:: INPUT ROWS

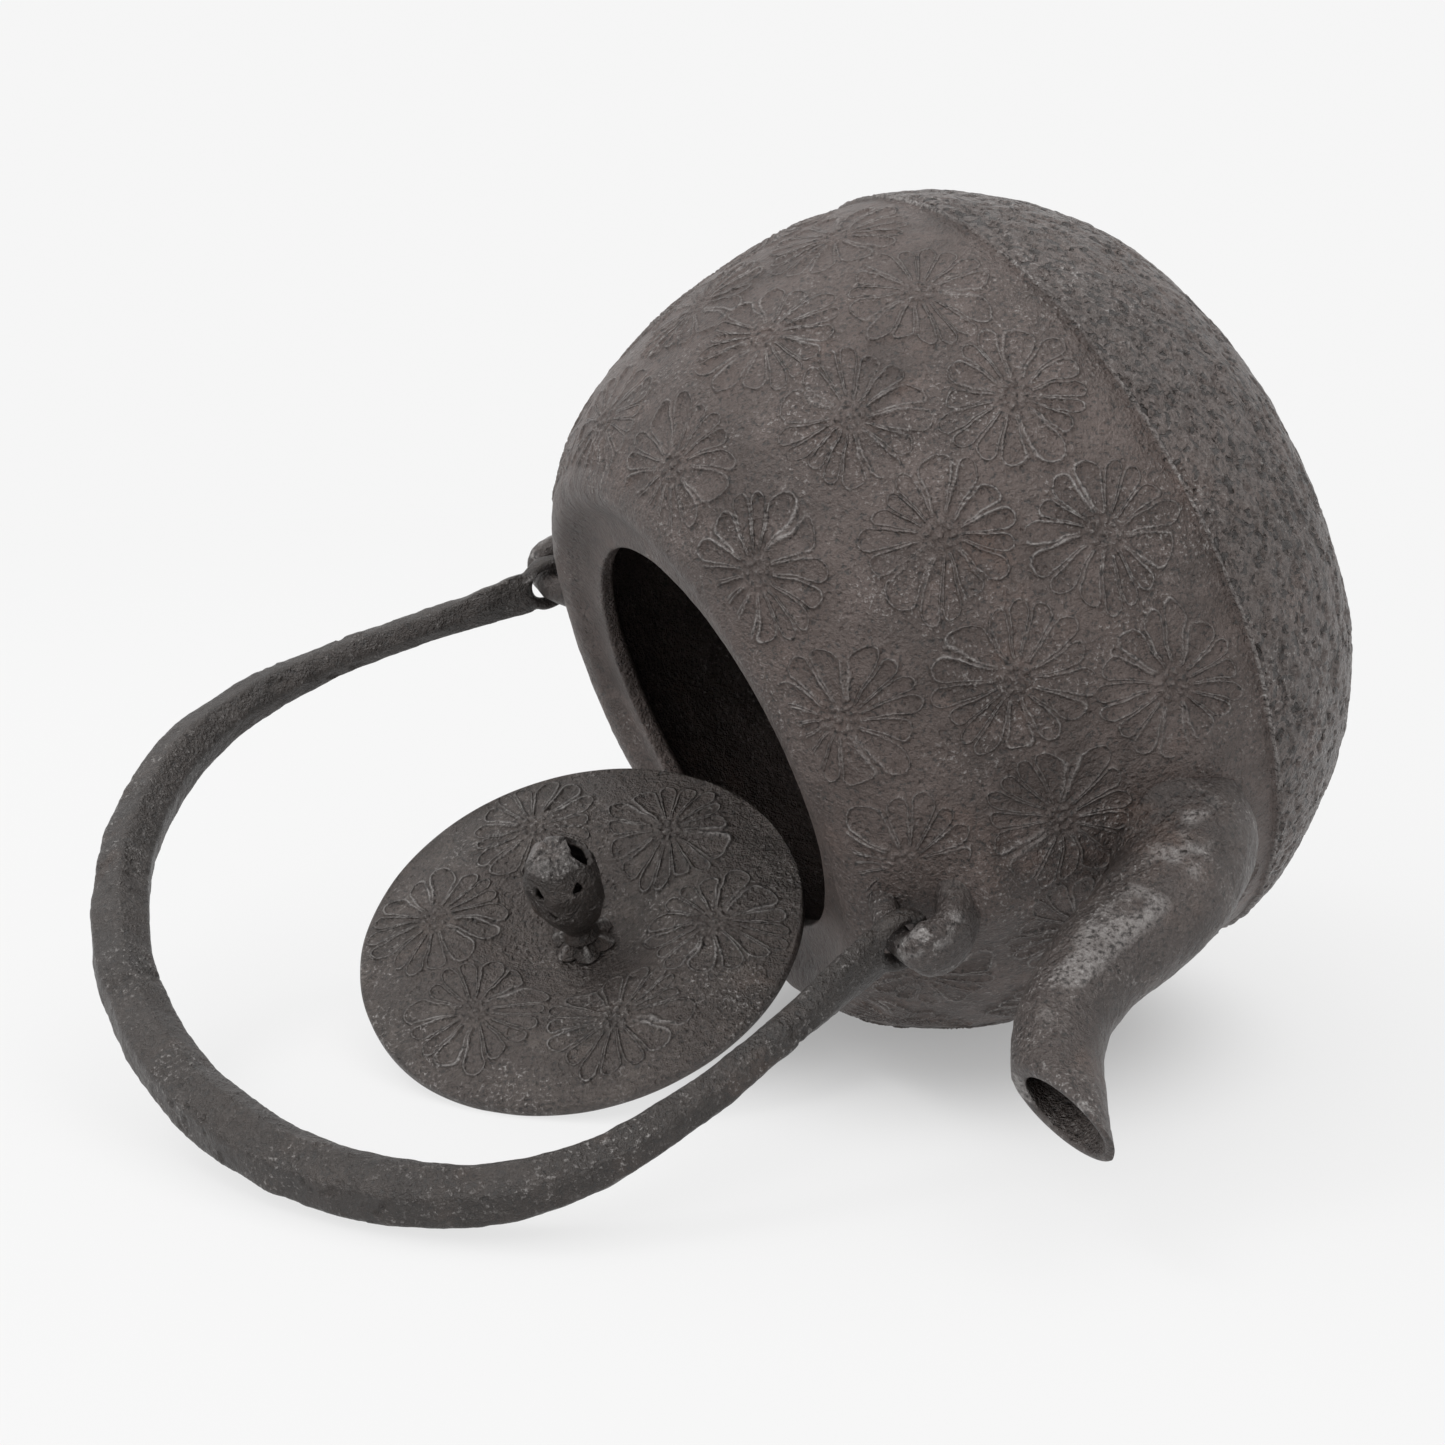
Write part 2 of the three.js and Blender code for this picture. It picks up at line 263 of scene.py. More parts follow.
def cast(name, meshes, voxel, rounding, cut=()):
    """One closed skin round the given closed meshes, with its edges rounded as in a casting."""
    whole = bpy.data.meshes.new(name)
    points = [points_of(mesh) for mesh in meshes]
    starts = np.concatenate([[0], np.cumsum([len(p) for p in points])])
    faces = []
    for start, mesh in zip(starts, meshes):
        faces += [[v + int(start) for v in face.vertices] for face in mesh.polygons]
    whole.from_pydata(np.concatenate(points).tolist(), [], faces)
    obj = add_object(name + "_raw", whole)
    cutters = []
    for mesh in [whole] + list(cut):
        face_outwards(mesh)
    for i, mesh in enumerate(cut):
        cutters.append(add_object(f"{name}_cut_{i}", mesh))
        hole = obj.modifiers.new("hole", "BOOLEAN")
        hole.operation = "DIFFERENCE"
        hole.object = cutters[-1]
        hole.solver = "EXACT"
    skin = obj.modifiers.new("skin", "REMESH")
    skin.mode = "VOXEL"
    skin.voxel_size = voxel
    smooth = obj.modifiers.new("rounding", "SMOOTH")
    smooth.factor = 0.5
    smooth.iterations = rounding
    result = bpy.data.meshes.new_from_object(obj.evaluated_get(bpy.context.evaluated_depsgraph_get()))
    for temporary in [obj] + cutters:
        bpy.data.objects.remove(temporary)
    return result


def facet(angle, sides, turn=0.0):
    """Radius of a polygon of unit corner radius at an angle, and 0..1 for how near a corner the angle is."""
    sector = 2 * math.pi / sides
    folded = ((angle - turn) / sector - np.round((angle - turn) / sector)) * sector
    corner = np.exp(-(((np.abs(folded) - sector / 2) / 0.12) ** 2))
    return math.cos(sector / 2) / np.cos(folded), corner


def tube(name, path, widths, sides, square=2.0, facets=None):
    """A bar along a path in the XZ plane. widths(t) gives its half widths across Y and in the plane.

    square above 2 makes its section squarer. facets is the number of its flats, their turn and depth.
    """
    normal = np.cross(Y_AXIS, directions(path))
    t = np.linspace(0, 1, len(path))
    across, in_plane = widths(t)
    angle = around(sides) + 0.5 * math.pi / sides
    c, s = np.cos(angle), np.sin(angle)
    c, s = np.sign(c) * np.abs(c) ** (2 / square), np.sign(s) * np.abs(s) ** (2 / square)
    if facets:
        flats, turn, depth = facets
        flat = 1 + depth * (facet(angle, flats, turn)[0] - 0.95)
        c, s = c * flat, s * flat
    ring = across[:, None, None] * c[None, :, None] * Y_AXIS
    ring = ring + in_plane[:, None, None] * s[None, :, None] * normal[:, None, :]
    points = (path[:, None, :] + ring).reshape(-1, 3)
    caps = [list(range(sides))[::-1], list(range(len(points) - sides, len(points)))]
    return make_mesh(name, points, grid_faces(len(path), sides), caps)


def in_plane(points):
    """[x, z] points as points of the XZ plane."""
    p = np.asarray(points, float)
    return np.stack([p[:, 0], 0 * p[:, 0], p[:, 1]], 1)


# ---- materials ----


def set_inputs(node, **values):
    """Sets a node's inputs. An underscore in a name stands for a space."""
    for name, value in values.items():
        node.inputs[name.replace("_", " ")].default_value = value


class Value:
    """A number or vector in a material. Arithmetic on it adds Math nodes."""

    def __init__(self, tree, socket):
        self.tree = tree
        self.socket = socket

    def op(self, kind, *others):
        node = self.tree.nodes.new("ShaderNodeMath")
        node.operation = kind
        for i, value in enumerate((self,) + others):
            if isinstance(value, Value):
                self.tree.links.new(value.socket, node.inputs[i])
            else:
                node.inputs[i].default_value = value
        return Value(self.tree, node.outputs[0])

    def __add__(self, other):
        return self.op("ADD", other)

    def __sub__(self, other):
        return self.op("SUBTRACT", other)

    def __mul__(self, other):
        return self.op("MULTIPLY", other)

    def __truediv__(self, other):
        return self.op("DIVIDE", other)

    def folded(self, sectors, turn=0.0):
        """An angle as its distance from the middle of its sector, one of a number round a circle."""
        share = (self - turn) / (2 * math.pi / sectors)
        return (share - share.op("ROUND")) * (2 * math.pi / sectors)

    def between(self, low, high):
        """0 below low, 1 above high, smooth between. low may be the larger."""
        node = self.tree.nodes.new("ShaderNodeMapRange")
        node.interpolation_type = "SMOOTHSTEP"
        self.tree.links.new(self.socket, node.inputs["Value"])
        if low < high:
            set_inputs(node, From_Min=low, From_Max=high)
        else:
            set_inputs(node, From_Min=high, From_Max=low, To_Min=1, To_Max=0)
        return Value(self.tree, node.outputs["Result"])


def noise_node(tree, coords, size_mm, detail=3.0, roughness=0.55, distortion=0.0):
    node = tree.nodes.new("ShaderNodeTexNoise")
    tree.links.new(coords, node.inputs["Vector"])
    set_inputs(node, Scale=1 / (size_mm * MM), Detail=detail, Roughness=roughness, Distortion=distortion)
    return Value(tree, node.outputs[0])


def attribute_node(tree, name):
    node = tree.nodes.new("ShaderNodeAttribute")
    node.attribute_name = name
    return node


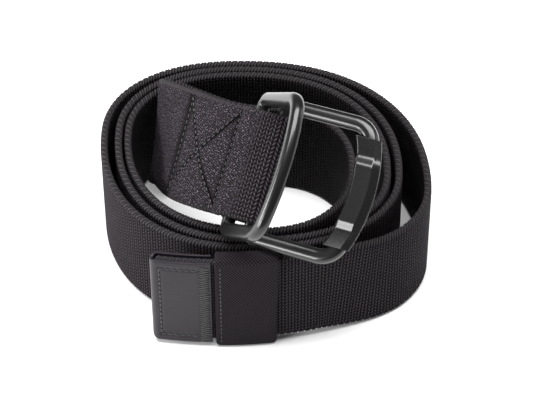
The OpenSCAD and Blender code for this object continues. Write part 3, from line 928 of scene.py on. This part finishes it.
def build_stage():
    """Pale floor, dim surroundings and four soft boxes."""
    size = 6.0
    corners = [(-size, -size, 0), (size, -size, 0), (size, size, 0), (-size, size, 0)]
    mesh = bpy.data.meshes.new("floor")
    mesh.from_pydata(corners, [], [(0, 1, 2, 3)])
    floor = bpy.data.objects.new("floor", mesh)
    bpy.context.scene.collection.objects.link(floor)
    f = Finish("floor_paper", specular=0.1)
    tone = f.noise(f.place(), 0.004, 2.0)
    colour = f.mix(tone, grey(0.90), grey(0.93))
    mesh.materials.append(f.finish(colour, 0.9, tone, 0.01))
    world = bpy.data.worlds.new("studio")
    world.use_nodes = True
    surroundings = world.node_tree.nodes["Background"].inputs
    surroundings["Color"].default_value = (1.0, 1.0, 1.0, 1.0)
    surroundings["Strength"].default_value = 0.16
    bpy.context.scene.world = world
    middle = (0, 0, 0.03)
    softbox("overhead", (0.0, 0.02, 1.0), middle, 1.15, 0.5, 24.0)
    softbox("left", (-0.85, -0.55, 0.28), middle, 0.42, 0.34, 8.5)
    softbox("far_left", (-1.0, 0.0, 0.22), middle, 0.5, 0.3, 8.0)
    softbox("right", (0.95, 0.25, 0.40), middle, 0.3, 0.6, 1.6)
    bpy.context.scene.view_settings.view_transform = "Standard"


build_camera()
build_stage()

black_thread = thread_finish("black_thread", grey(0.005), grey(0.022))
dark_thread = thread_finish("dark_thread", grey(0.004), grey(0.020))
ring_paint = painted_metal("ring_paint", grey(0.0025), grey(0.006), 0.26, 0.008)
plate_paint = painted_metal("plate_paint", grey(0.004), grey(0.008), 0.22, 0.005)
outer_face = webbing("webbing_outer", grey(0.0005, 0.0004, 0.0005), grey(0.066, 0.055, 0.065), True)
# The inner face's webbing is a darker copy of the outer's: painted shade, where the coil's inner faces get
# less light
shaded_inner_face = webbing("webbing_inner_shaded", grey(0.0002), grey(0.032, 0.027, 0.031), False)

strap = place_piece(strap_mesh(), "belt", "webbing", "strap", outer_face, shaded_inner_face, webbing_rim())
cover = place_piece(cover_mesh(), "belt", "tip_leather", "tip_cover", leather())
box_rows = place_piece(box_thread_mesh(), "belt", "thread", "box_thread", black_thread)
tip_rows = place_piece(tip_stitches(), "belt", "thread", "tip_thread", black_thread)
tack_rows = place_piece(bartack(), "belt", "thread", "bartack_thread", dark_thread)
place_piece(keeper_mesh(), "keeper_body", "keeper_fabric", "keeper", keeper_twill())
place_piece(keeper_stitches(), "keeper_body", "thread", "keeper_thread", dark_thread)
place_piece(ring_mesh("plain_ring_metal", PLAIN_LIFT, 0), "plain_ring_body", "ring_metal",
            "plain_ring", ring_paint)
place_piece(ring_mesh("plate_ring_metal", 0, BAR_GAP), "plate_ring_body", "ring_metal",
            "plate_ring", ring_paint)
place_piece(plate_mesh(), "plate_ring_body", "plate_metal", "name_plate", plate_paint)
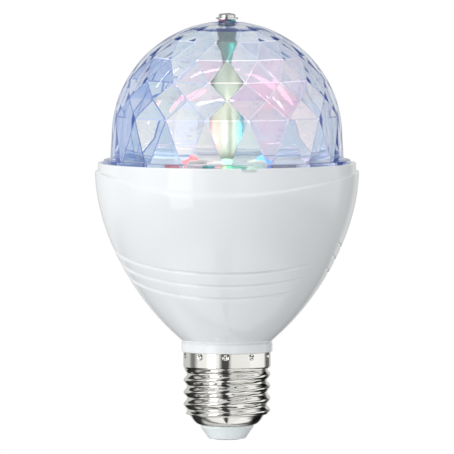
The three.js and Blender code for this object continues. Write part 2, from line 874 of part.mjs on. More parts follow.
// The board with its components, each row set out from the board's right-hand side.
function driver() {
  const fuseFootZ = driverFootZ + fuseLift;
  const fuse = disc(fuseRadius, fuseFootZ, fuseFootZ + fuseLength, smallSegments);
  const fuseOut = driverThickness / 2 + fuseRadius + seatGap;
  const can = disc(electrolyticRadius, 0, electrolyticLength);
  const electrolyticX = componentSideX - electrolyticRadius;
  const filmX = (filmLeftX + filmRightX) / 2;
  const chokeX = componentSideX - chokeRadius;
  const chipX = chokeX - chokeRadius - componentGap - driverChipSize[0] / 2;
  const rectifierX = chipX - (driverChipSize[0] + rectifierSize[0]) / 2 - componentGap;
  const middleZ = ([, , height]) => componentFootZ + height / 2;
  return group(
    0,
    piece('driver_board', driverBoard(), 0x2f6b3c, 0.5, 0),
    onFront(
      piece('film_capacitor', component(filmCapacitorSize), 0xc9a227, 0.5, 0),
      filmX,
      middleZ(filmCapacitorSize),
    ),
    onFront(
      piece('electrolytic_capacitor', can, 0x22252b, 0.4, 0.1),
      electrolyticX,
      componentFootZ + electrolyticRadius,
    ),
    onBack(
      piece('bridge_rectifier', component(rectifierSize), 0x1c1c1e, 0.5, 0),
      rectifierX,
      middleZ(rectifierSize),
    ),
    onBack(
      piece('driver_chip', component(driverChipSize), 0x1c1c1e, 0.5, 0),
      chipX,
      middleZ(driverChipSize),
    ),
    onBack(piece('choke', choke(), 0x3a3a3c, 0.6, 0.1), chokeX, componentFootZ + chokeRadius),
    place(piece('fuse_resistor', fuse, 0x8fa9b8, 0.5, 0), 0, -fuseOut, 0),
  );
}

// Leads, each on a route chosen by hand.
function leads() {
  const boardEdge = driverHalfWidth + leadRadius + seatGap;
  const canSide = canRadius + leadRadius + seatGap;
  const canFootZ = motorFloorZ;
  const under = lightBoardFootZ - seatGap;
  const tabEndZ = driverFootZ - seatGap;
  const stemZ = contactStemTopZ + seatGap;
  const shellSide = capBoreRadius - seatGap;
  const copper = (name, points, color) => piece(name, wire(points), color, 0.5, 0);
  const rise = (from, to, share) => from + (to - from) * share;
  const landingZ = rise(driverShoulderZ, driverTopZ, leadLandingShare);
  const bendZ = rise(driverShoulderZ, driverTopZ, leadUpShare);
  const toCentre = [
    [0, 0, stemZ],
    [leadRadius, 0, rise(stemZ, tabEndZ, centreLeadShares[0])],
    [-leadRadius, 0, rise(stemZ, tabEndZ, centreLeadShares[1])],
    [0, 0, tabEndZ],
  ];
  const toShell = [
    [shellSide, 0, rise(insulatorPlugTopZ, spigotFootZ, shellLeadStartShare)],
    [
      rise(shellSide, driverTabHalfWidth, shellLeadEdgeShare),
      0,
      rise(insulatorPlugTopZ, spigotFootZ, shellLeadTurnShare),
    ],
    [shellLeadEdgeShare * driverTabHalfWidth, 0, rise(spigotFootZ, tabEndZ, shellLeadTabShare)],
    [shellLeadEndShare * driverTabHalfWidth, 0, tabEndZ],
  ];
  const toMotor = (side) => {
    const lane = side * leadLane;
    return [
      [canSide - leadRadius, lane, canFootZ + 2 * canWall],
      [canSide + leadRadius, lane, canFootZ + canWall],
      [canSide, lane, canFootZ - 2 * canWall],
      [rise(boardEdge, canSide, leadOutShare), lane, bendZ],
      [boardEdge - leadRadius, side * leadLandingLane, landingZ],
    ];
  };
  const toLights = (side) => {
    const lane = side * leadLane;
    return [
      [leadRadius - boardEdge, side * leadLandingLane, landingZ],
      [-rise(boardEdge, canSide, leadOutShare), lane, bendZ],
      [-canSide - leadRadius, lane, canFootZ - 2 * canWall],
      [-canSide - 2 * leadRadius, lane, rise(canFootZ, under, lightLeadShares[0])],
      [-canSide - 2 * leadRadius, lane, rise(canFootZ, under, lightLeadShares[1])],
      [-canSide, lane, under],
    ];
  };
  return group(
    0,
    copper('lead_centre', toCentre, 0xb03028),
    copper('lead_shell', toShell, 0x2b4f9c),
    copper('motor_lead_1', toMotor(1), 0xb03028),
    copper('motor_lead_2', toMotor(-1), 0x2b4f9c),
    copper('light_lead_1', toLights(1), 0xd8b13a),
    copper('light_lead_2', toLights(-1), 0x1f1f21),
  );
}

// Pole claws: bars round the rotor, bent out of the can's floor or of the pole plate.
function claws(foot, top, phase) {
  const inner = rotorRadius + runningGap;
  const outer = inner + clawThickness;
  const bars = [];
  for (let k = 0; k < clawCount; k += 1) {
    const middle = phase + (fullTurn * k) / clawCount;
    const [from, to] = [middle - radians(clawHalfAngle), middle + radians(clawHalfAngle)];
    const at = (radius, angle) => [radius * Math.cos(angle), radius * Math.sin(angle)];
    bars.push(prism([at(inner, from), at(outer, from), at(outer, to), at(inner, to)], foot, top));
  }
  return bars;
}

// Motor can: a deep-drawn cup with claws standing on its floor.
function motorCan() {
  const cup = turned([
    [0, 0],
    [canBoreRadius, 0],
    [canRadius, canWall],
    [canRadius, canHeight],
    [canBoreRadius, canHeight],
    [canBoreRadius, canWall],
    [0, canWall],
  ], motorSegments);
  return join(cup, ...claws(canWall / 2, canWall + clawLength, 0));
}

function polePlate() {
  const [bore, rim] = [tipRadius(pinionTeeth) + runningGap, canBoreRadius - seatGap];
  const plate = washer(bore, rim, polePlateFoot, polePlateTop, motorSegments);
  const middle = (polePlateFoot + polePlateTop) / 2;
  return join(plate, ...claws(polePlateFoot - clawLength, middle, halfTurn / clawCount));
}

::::

▶ [PROBLEM STATEMENT] Print exactly the lines from the beginning of the entries through the line with "return result". Output nothing more.

▶ [RESULT BELOW]
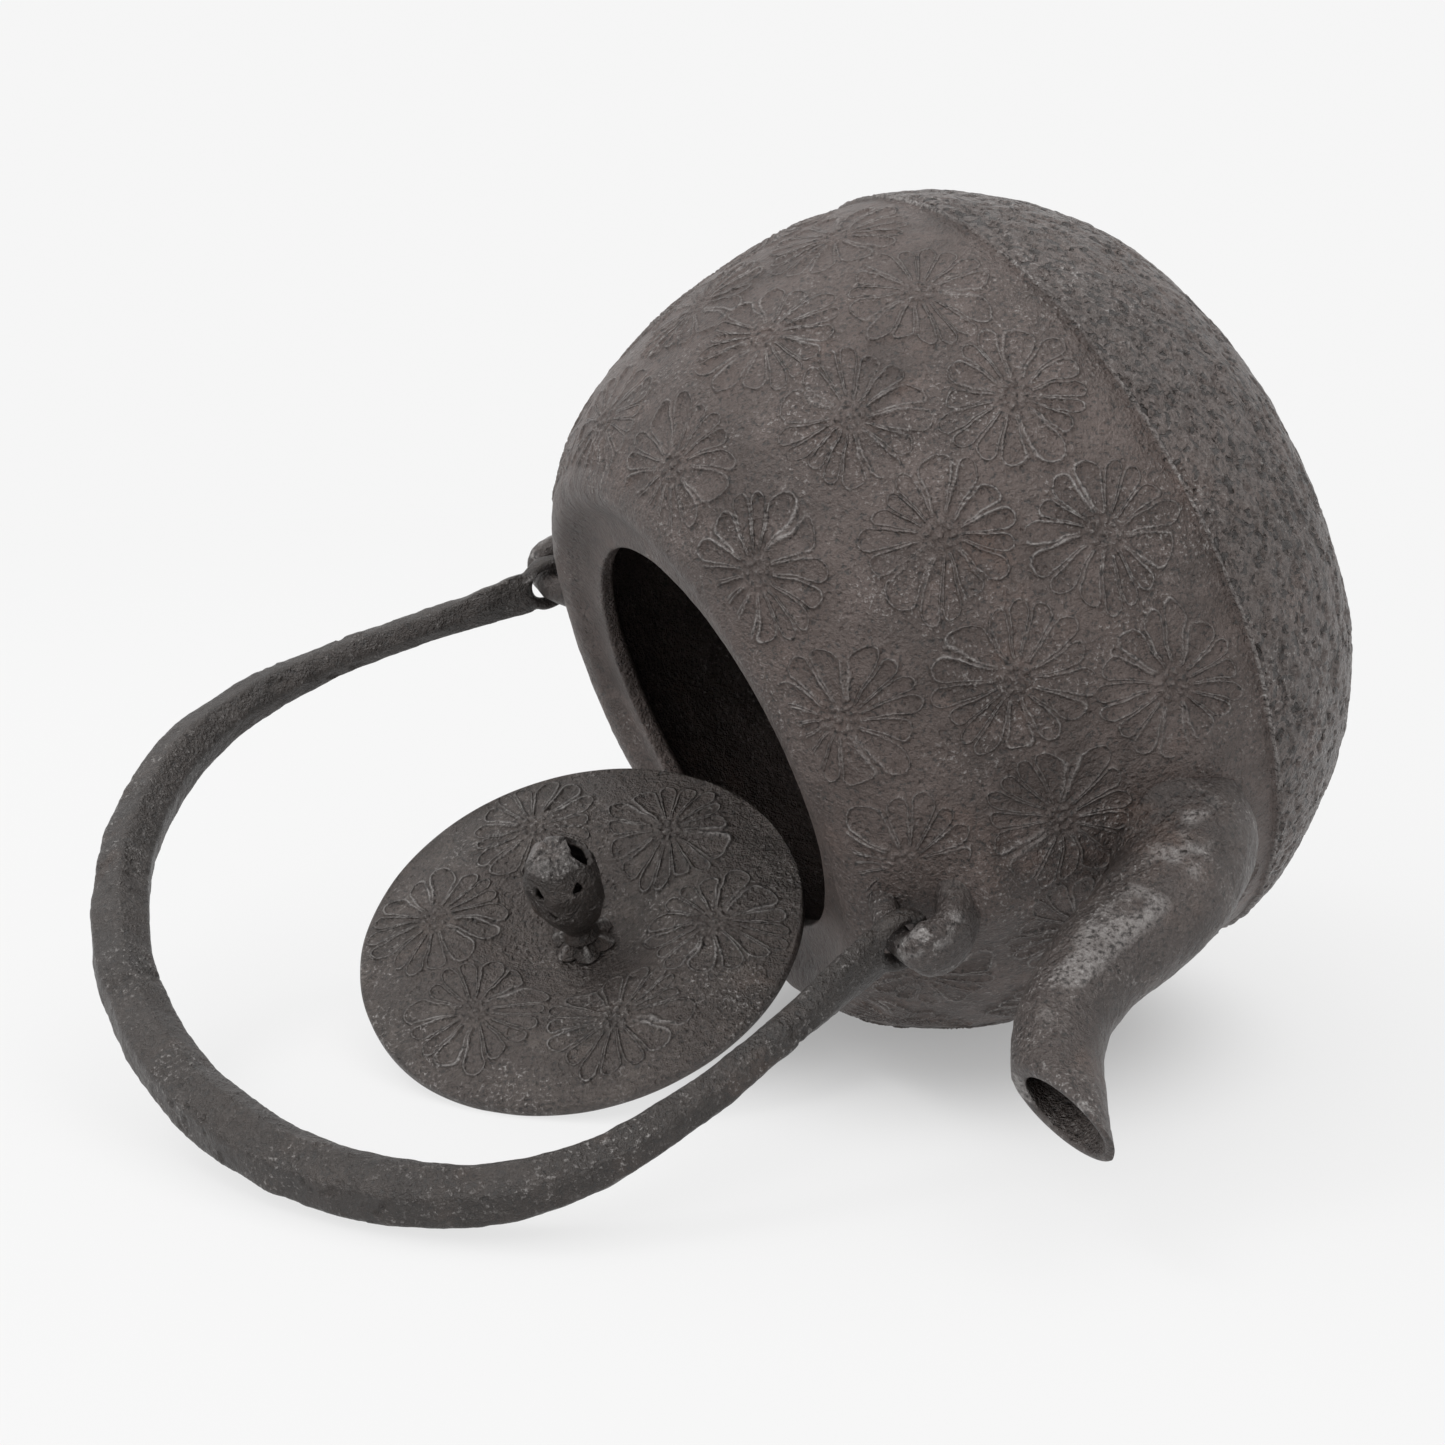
Write part 2 of the three.js and Blender code for this picture. It picks up at line 263 of scene.py. More parts follow.
def cast(name, meshes, voxel, rounding, cut=()):
    """One closed skin round the given closed meshes, with its edges rounded as in a casting."""
    whole = bpy.data.meshes.new(name)
    points = [points_of(mesh) for mesh in meshes]
    starts = np.concatenate([[0], np.cumsum([len(p) for p in points])])
    faces = []
    for start, mesh in zip(starts, meshes):
        faces += [[v + int(start) for v in face.vertices] for face in mesh.polygons]
    whole.from_pydata(np.concatenate(points).tolist(), [], faces)
    obj = add_object(name + "_raw", whole)
    cutters = []
    for mesh in [whole] + list(cut):
        face_outwards(mesh)
    for i, mesh in enumerate(cut):
        cutters.append(add_object(f"{name}_cut_{i}", mesh))
        hole = obj.modifiers.new("hole", "BOOLEAN")
        hole.operation = "DIFFERENCE"
        hole.object = cutters[-1]
        hole.solver = "EXACT"
    skin = obj.modifiers.new("skin", "REMESH")
    skin.mode = "VOXEL"
    skin.voxel_size = voxel
    smooth = obj.modifiers.new("rounding", "SMOOTH")
    smooth.factor = 0.5
    smooth.iterations = rounding
    result = bpy.data.meshes.new_from_object(obj.evaluated_get(bpy.context.evaluated_depsgraph_get()))
    for temporary in [obj] + cutters:
        bpy.data.objects.remove(temporary)
    return result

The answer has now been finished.